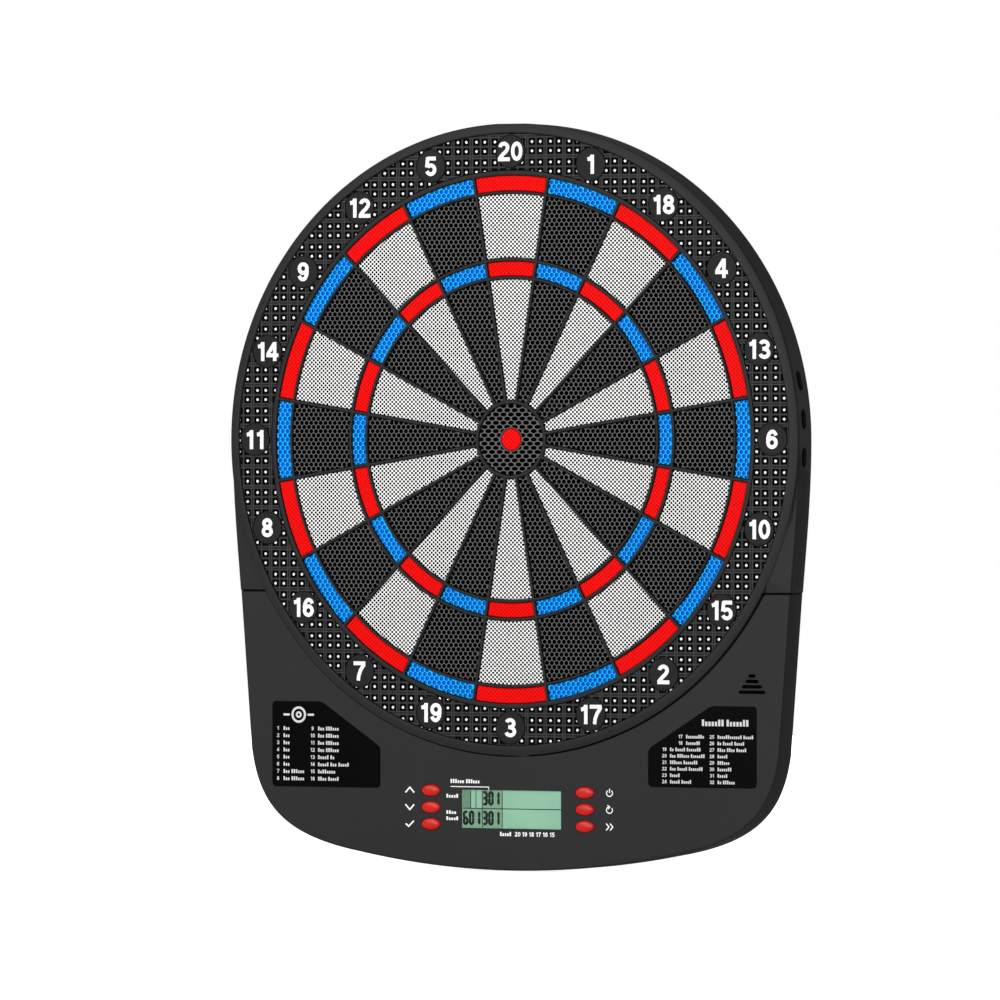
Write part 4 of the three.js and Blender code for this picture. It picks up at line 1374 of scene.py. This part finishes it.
INSIDE = {
    "rubber_sheet": (RUBBER, "rubber_sheet", 0.2),
    "sensor_membrane": (FILM, "membrane_film", 0.05),
    "backing_board": (FIBRE, "backing_fibreboard", 0.3),
    "main_board": (BOARD, "circuit_board", 0.1),
    "tail_connector": (NYLON, "connector_plastic", 0.3),
    "controller_chip": (RESIN, "chip_resin", 0.2),
    "keypad_mat_left": (KEYPAD, "keypad_rubber", 0.3),
    "keypad_mat_right": (KEYPAD, "keypad_rubber", 0.3),
    "speaker": (CONE, "speaker_case", 0.3),
    "battery_1": (WRAP, "battery_wrap", 0.3),
    "battery_2": (WRAP, "battery_wrap", 0.3),
    "battery_3": (WRAP, "battery_wrap", 0.3),
    "battery_contacts_left": (CONTACT, "contact_metal", 0.1),
    "battery_contacts_right": (CONTACT, "contact_metal", 0.1),
}
for node, (material, slot, edge) in INSIDE.items():
    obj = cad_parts[node]
    obj.data.materials.clear()
    obj.data.materials.append(material)
    soften = obj.modifiers.new("edges", "BEVEL")
    soften.width, soften.segments, soften.limit_method = edge * MM, 2, "ANGLE"
    soften.angle_limit = math.radians(50)


# Camera and surroundings

AZIMUTH, ELEVATION, DISTANCE = math.radians(26.31), math.radians(0.27), 6.75
LEVEL_SHARE = math.cos(ELEVATION)
BACK = Vector((math.sin(AZIMUTH) * LEVEL_SHARE, -math.cos(AZIMUTH) * LEVEL_SHARE, math.sin(ELEVATION)))
camera = bpy.data.objects.new("camera", bpy.data.cameras.new("camera"))
scene.collection.objects.link(camera)
turn = BACK.to_track_quat("Z", "Y")
right, up = turn @ Vector((1, 0, 0)), turn @ Vector((0, 1, 0))
aim = Vector((0, -0.024, 0)) - right * 0.00711 - up * 0.03912
camera.rotation_mode = "QUATERNION"
camera.rotation_quaternion = turn
camera.location = aim + BACK * DISTANCE
camera.data.lens = 375.9
camera.data.sensor_width = 36.0
camera.data.clip_start, camera.data.clip_end = 0.1, 100.0
scene.camera = camera
scene.view_settings.view_transform = "Standard"


def lamp(name, place, target, wide, high, power):
    light = bpy.data.lights.new(name, "AREA")
    light.shape = "RECTANGLE"
    light.size, light.size_y, light.energy = wide, high, power
    obj = bpy.data.objects.new(name, light)
    scene.collection.objects.link(obj)
    obj.location = place
    obj.rotation_mode = "QUATERNION"
    obj.rotation_quaternion = (Vector(place) - Vector(target)).to_track_quat("Z", "Y")
    return obj


lamp("key_light", (-1.3, -2.9, 1.5), (0, 0, -0.05), 2.4, 2.0, 54)
lamp("fill_light", (0.1, -3.3, 0.25), (0, 0, -0.1), 2.4, 1.0, 46)
lamp("back_light", (-0.5, 3.2, 0.1), (0, 0, -0.05), 2.0, 0.7, 36)

world = bpy.data.worlds.new("studio")
scene.world = world
world.use_nodes = True
tree = world.node_tree
plain = tree.nodes["Background"]
plain.inputs["Color"].default_value = (1, 1, 1, 1)
plain.inputs["Strength"].default_value = 0.25
seen = tree.nodes.new("ShaderNodeBackground")
seen.inputs["Color"].default_value = (1, 1, 1, 1)
rays = tree.nodes.new("ShaderNodeLightPath")
mix = tree.nodes.new("ShaderNodeMixShader")
tree.links.new(rays.outputs["Is Camera Ray"], mix.inputs["Fac"])
tree.links.new(plain.outputs["Background"], mix.inputs[1])
tree.links.new(seen.outputs["Background"], mix.inputs[2])
tree.links.new(mix.outputs["Shader"], tree.nodes["World Output"].inputs["Surface"])

half = 3.0
level = CAD_BOX[0].z - 0.0005
floor_mesh = bpy.data.meshes.new("floor")
floor_corners = [(x, z, level) for x, z in rectangle(-half, half, -half, half)]
floor_mesh.from_pydata(floor_corners, [], [(0, 1, 2, 3)])
floor_look = bpy.data.materials.new("floor_pale")
floor_look.use_nodes = True
floor_surface = floor_look.node_tree.nodes["Principled BSDF"]
floor_surface.inputs["Base Color"].default_value = (0.9, 0.9, 0.9, 1)
floor_surface.inputs["Roughness"].default_value = 0.9
floor_surface.inputs["Emission Color"].default_value = (1, 1, 1, 1)
floor_rays = floor_look.node_tree.nodes.new("ShaderNodeLightPath")
glow = math_node(floor_look.node_tree, "MULTIPLY", floor_rays.outputs["Is Camera Ray"], 0.8)
floor_look.node_tree.links.new(glow, floor_surface.inputs["Emission Strength"])
floor_mesh.materials.append(floor_look)
floor = bpy.data.objects.new("floor", floor_mesh)
scene.collection.objects.link(floor)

· · ·

Extract the listing in its entirety and repeat it exactly.

> **FINAL RESULT**:
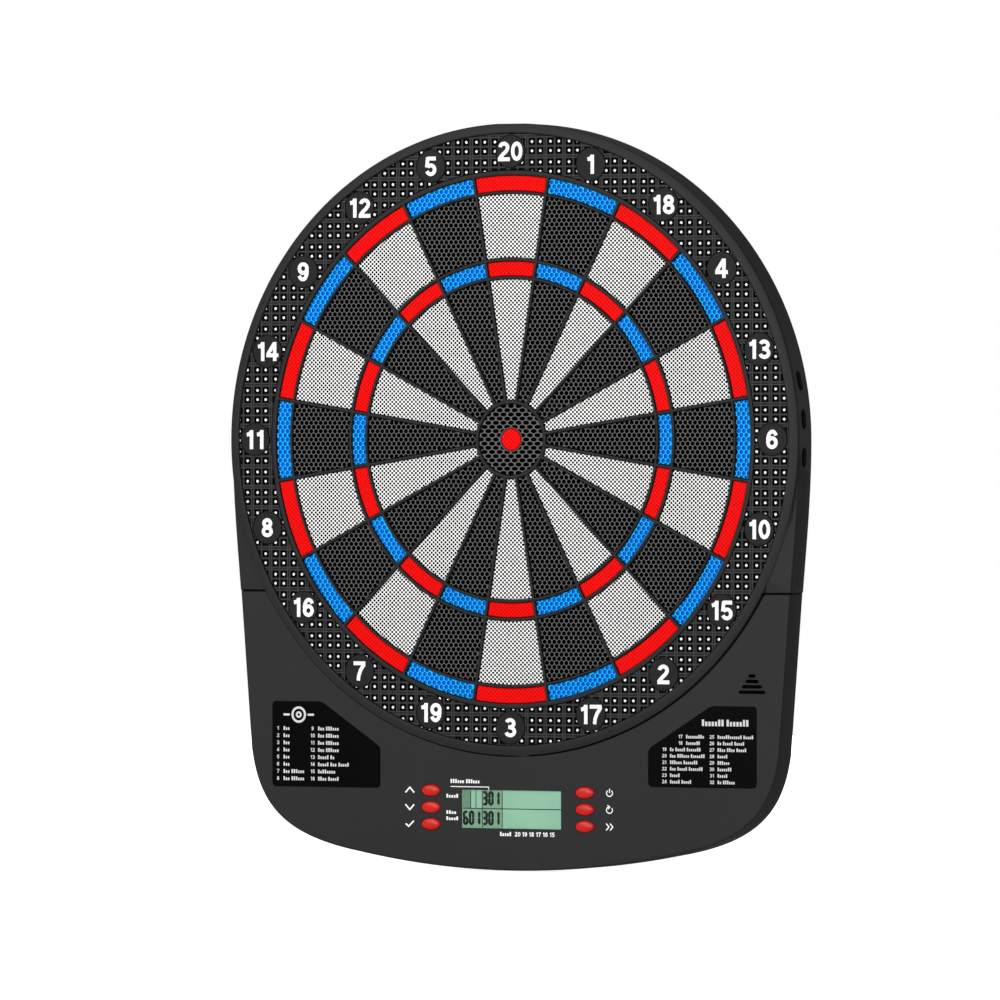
Write part 4 of the three.js and Blender code for this picture. It picks up at line 1374 of scene.py. This part finishes it.
INSIDE = {
    "rubber_sheet": (RUBBER, "rubber_sheet", 0.2),
    "sensor_membrane": (FILM, "membrane_film", 0.05),
    "backing_board": (FIBRE, "backing_fibreboard", 0.3),
    "main_board": (BOARD, "circuit_board", 0.1),
    "tail_connector": (NYLON, "connector_plastic", 0.3),
    "controller_chip": (RESIN, "chip_resin", 0.2),
    "keypad_mat_left": (KEYPAD, "keypad_rubber", 0.3),
    "keypad_mat_right": (KEYPAD, "keypad_rubber", 0.3),
    "speaker": (CONE, "speaker_case", 0.3),
    "battery_1": (WRAP, "battery_wrap", 0.3),
    "battery_2": (WRAP, "battery_wrap", 0.3),
    "battery_3": (WRAP, "battery_wrap", 0.3),
    "battery_contacts_left": (CONTACT, "contact_metal", 0.1),
    "battery_contacts_right": (CONTACT, "contact_metal", 0.1),
}
for node, (material, slot, edge) in INSIDE.items():
    obj = cad_parts[node]
    obj.data.materials.clear()
    obj.data.materials.append(material)
    soften = obj.modifiers.new("edges", "BEVEL")
    soften.width, soften.segments, soften.limit_method = edge * MM, 2, "ANGLE"
    soften.angle_limit = math.radians(50)


# Camera and surroundings

AZIMUTH, ELEVATION, DISTANCE = math.radians(26.31), math.radians(0.27), 6.75
LEVEL_SHARE = math.cos(ELEVATION)
BACK = Vector((math.sin(AZIMUTH) * LEVEL_SHARE, -math.cos(AZIMUTH) * LEVEL_SHARE, math.sin(ELEVATION)))
camera = bpy.data.objects.new("camera", bpy.data.cameras.new("camera"))
scene.collection.objects.link(camera)
turn = BACK.to_track_quat("Z", "Y")
right, up = turn @ Vector((1, 0, 0)), turn @ Vector((0, 1, 0))
aim = Vector((0, -0.024, 0)) - right * 0.00711 - up * 0.03912
camera.rotation_mode = "QUATERNION"
camera.rotation_quaternion = turn
camera.location = aim + BACK * DISTANCE
camera.data.lens = 375.9
camera.data.sensor_width = 36.0
camera.data.clip_start, camera.data.clip_end = 0.1, 100.0
scene.camera = camera
scene.view_settings.view_transform = "Standard"


def lamp(name, place, target, wide, high, power):
    light = bpy.data.lights.new(name, "AREA")
    light.shape = "RECTANGLE"
    light.size, light.size_y, light.energy = wide, high, power
    obj = bpy.data.objects.new(name, light)
    scene.collection.objects.link(obj)
    obj.location = place
    obj.rotation_mode = "QUATERNION"
    obj.rotation_quaternion = (Vector(place) - Vector(target)).to_track_quat("Z", "Y")
    return obj


lamp("key_light", (-1.3, -2.9, 1.5), (0, 0, -0.05), 2.4, 2.0, 54)
lamp("fill_light", (0.1, -3.3, 0.25), (0, 0, -0.1), 2.4, 1.0, 46)
lamp("back_light", (-0.5, 3.2, 0.1), (0, 0, -0.05), 2.0, 0.7, 36)

world = bpy.data.worlds.new("studio")
scene.world = world
world.use_nodes = True
tree = world.node_tree
plain = tree.nodes["Background"]
plain.inputs["Color"].default_value = (1, 1, 1, 1)
plain.inputs["Strength"].default_value = 0.25
seen = tree.nodes.new("ShaderNodeBackground")
seen.inputs["Color"].default_value = (1, 1, 1, 1)
rays = tree.nodes.new("ShaderNodeLightPath")
mix = tree.nodes.new("ShaderNodeMixShader")
tree.links.new(rays.outputs["Is Camera Ray"], mix.inputs["Fac"])
tree.links.new(plain.outputs["Background"], mix.inputs[1])
tree.links.new(seen.outputs["Background"], mix.inputs[2])
tree.links.new(mix.outputs["Shader"], tree.nodes["World Output"].inputs["Surface"])

half = 3.0
level = CAD_BOX[0].z - 0.0005
floor_mesh = bpy.data.meshes.new("floor")
floor_corners = [(x, z, level) for x, z in rectangle(-half, half, -half, half)]
floor_mesh.from_pydata(floor_corners, [], [(0, 1, 2, 3)])
floor_look = bpy.data.materials.new("floor_pale")
floor_look.use_nodes = True
floor_surface = floor_look.node_tree.nodes["Principled BSDF"]
floor_surface.inputs["Base Color"].default_value = (0.9, 0.9, 0.9, 1)
floor_surface.inputs["Roughness"].default_value = 0.9
floor_surface.inputs["Emission Color"].default_value = (1, 1, 1, 1)
floor_rays = floor_look.node_tree.nodes.new("ShaderNodeLightPath")
glow = math_node(floor_look.node_tree, "MULTIPLY", floor_rays.outputs["Is Camera Ray"], 0.8)
floor_look.node_tree.links.new(glow, floor_surface.inputs["Emission Strength"])
floor_mesh.materials.append(floor_look)
floor = bpy.data.objects.new("floor", floor_mesh)
scene.collection.objects.link(floor)